# Exercise instructions:
Reproduce the data exactly.

Object data in JSON:
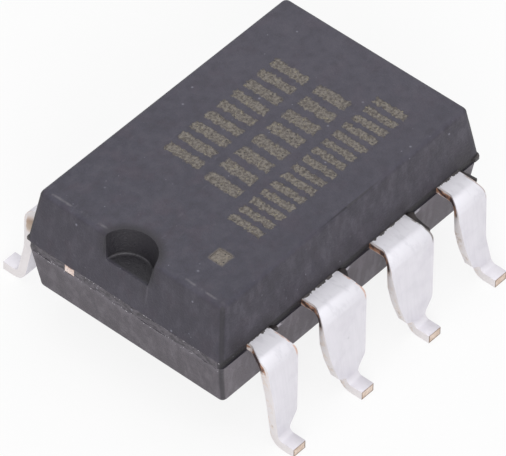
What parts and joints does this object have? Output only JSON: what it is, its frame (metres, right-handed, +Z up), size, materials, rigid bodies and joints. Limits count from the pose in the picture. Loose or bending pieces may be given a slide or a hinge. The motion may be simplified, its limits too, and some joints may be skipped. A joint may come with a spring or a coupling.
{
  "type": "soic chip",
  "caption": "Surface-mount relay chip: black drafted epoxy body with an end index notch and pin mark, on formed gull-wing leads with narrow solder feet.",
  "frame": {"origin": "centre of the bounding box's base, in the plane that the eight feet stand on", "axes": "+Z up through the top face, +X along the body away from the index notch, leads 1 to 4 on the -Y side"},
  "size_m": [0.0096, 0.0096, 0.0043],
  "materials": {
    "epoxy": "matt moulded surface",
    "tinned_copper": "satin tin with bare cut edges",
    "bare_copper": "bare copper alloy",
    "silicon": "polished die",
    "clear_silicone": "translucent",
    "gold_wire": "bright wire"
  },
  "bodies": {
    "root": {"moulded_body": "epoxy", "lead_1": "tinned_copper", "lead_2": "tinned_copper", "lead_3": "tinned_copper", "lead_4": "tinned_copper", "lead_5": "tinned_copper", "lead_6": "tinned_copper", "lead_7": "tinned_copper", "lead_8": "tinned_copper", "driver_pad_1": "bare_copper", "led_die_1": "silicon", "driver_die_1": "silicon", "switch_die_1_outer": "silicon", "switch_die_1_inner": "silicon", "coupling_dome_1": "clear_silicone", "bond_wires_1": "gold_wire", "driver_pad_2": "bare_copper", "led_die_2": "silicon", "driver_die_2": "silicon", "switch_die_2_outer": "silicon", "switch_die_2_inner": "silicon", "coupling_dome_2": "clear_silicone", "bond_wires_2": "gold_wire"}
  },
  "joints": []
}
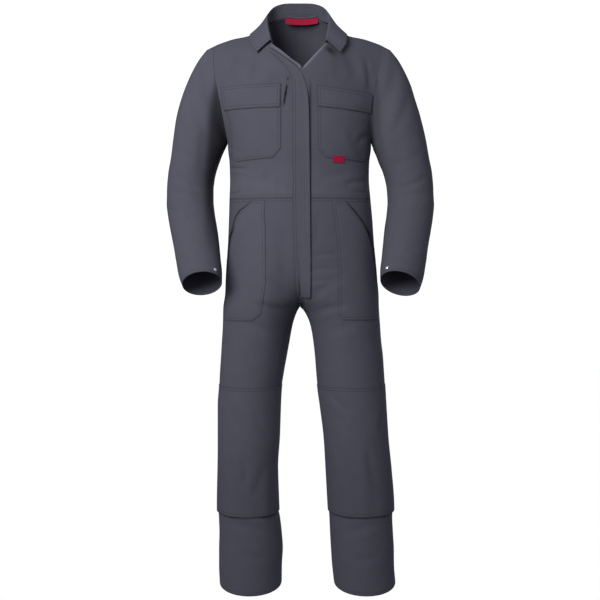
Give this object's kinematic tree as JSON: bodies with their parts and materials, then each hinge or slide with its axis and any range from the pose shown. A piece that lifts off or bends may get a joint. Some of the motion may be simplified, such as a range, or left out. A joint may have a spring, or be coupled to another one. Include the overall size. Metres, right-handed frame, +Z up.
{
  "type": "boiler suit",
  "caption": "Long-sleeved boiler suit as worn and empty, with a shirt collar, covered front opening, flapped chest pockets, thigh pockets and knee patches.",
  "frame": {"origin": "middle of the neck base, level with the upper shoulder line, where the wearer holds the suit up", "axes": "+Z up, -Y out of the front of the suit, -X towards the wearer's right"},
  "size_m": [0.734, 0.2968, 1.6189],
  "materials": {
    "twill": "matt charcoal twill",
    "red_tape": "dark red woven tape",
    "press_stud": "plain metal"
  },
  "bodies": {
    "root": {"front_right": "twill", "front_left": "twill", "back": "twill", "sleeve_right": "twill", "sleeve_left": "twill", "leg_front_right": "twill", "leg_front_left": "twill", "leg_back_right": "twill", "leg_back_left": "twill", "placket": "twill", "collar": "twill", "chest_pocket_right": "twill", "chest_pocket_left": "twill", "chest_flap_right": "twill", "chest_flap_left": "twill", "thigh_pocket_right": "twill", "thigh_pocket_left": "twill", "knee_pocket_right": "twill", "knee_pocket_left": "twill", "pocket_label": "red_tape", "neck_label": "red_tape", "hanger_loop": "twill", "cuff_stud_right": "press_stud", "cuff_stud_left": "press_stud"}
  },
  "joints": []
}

# Response to this task:
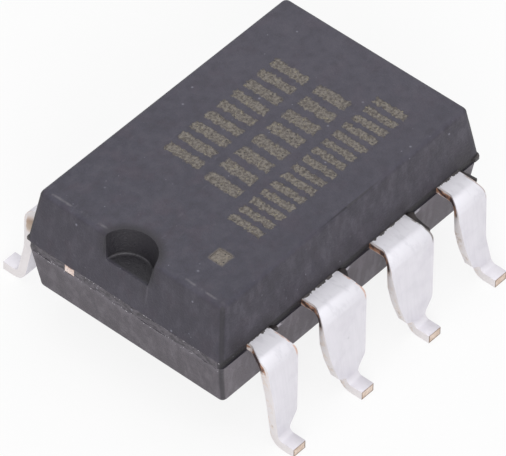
What parts and joints does this object have? Output only JSON: what it is, its frame (metres, right-handed, +Z up), size, materials, rigid bodies and joints. Limits count from the pose in the picture. Loose or bending pieces may be given a slide or a hinge. The motion may be simplified, its limits too, and some joints may be skipped. A joint may come with a spring or a coupling.
{
  "type": "soic chip",
  "caption": "Surface-mount relay chip: black drafted epoxy body with an end index notch and pin mark, on formed gull-wing leads with narrow solder feet.",
  "frame": {"origin": "centre of the bounding box's base, in the plane that the eight feet stand on", "axes": "+Z up through the top face, +X along the body away from the index notch, leads 1 to 4 on the -Y side"},
  "size_m": [0.0096, 0.0096, 0.0043],
  "materials": {
    "epoxy": "matt moulded surface",
    "tinned_copper": "satin tin with bare cut edges",
    "bare_copper": "bare copper alloy",
    "silicon": "polished die",
    "clear_silicone": "translucent",
    "gold_wire": "bright wire"
  },
  "bodies": {
    "root": {"moulded_body": "epoxy", "lead_1": "tinned_copper", "lead_2": "tinned_copper", "lead_3": "tinned_copper", "lead_4": "tinned_copper", "lead_5": "tinned_copper", "lead_6": "tinned_copper", "lead_7": "tinned_copper", "lead_8": "tinned_copper", "driver_pad_1": "bare_copper", "led_die_1": "silicon", "driver_die_1": "silicon", "switch_die_1_outer": "silicon", "switch_die_1_inner": "silicon", "coupling_dome_1": "clear_silicone", "bond_wires_1": "gold_wire", "driver_pad_2": "bare_copper", "led_die_2": "silicon", "driver_die_2": "silicon", "switch_die_2_outer": "silicon", "switch_die_2_inner": "silicon", "coupling_dome_2": "clear_silicone", "bond_wires_2": "gold_wire"}
  },
  "joints": []
}
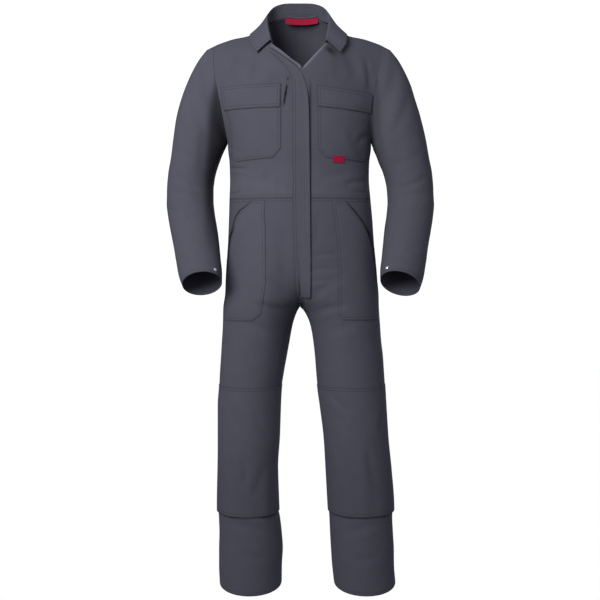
Give this object's kinematic tree as JSON: bodies with their parts and materials, then each hinge or slide with its axis and any range from the pose shown. A piece that lifts off or bends may get a joint. Some of the motion may be simplified, such as a range, or left out. A joint may have a spring, or be coupled to another one. Include the overall size. Metres, right-handed frame, +Z up.
{
  "type": "boiler suit",
  "caption": "Long-sleeved boiler suit as worn and empty, with a shirt collar, covered front opening, flapped chest pockets, thigh pockets and knee patches.",
  "frame": {"origin": "middle of the neck base, level with the upper shoulder line, where the wearer holds the suit up", "axes": "+Z up, -Y out of the front of the suit, -X towards the wearer's right"},
  "size_m": [0.734, 0.2968, 1.6189],
  "materials": {
    "twill": "matt charcoal twill",
    "red_tape": "dark red woven tape",
    "press_stud": "plain metal"
  },
  "bodies": {
    "root": {"front_right": "twill", "front_left": "twill", "back": "twill", "sleeve_right": "twill", "sleeve_left": "twill", "leg_front_right": "twill", "leg_front_left": "twill", "leg_back_right": "twill", "leg_back_left": "twill", "placket": "twill", "collar": "twill", "chest_pocket_right": "twill", "chest_pocket_left": "twill", "chest_flap_right": "twill", "chest_flap_left": "twill", "thigh_pocket_right": "twill", "thigh_pocket_left": "twill", "knee_pocket_right": "twill", "knee_pocket_left": "twill", "pocket_label": "red_tape", "neck_label": "red_tape", "hanger_loop": "twill", "cuff_stud_right": "press_stud", "cuff_stud_left": "press_stud"}
  },
  "joints": []
}